Toward the end of her final year in graduate school, Noseworthy contacted an old friend in Kelleher, and voiced her desire to volunteer within the program.

"I was very aware of her then and respected her coach, Yvonne Van Goor," Kelleher said. "So when Bethany indicated interest in coaching in Amesbury, I was flabbergasted because I knew her well, her family well, her coach, and I just thought that we could mesh very easily."

After a year volunteering as the freshman coach, the junior varsity head coach position opened, and Noseworthy jumped at the chance. Now seven years later, Noseworthy finds herself in a position some would deem enviable, while others would consider steeped with expectation.
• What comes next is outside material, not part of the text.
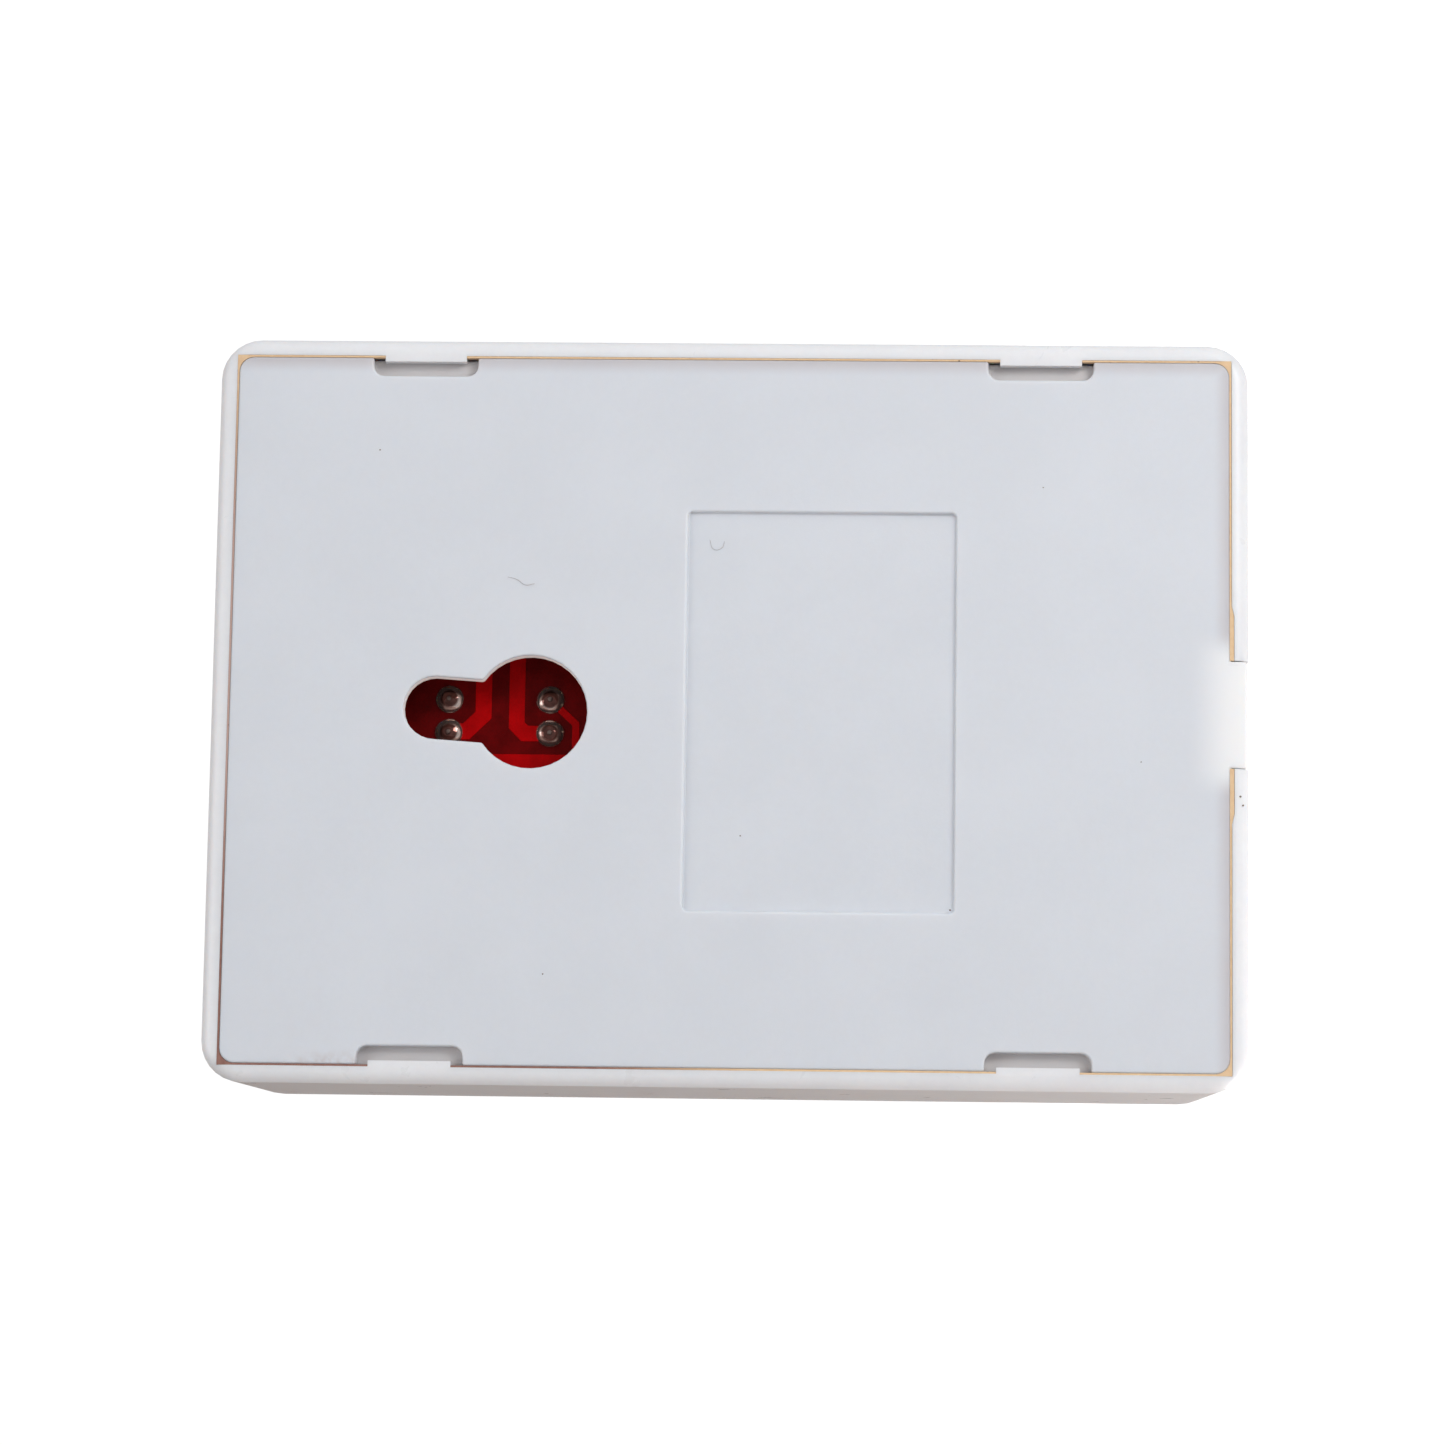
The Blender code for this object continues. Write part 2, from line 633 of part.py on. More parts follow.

Noseworthy is just glad to have the opportunity.

"I played for the best in high school, and I got to coach with the best here, and I really feel like I'm trying to carry on Gail's legacy and what she's left behind here," Noseworthy said. "That's really my main focus because she's been such an enormous mentor to me, and her philosophy is my philosophy."

What Kelleher expected and what Noseworthy now adheres to is what essentially produces title caliber teams: to present yourself with grace and class; to practice every day like you're in a game; to follow through on your commitments; to expect excellence from yourself; and to expect the same excellence from your teammates.

With a short preseason, Noseworthy has been working the 2009 Indians hard physically, but she has also accentuated the importance of team unity.

And according to Noseworthy, it begins with captainship.

"I think leaderhip is going to be a big thing this year. Our three captains, before anything else, are just really decent kids, and they lift the team up," Noseworthy said. "They support me, and they support each other, and they are just the leaders that you hope for and that the kids respect.

"I think a mutual respect has to be earned," said Noseworthy of the relationship between herself and her players. "They need to know what the clear expectations are, and to support and encourage one another, and I think the value of team work will have a lot to do with success."

Amesbury's three senior captains, Kerri Salvatore, Josephine Lannon, and Nicole Costa, all gave mention to the progression of their team's bonding and their skill level.

"We need to improve our team chemistry because I think that's what we lacked last year," said Lannon, a 17-year-old right wing. "This year we have a real close group of seniors, and we're all good friends on the team, and I think if we stay positive and work together, it will show in our play."

Costa nearly mirrored what her fellow captain had to say.

"If we're not tight as a team, it will carry over onto the field, but this year, we're already a lot closer than we were last year," said Costa, a 17-year-old left wing/forward whose team has already had multiple captain practices cookouts, and get-togethers to discuss the upcoming season. "It's like freshman year all over again."

Salvatore hit upon another of last season's nagging problems, but with an air of optimism for 2009.

"We have high hopes. I feel like we're less experienced, but I also feel like we're coming together," said Salvatore, a 17-year-old center/midfielder. "We have to be stronger on offense. Defensively, I think we're solid, but if we work on our weaknesses and continue to improve and work hard, I think we can pull it off."

With assistant coaches Amanda Boody (new junior varsity coach) and Krissy Pothier (new freshman coach), Noseworthy, in addition to a wealth of knowledge accrued from two legendary coaches, is focused on making her team understand that everything is possible.

"There are pieces of Yvonne and Gail that are essential in bringing this team together," Noseworthy said. "To use inspiration, and team meetings, and approaching this season with a mentality of when we get to the state tourney, not if we do."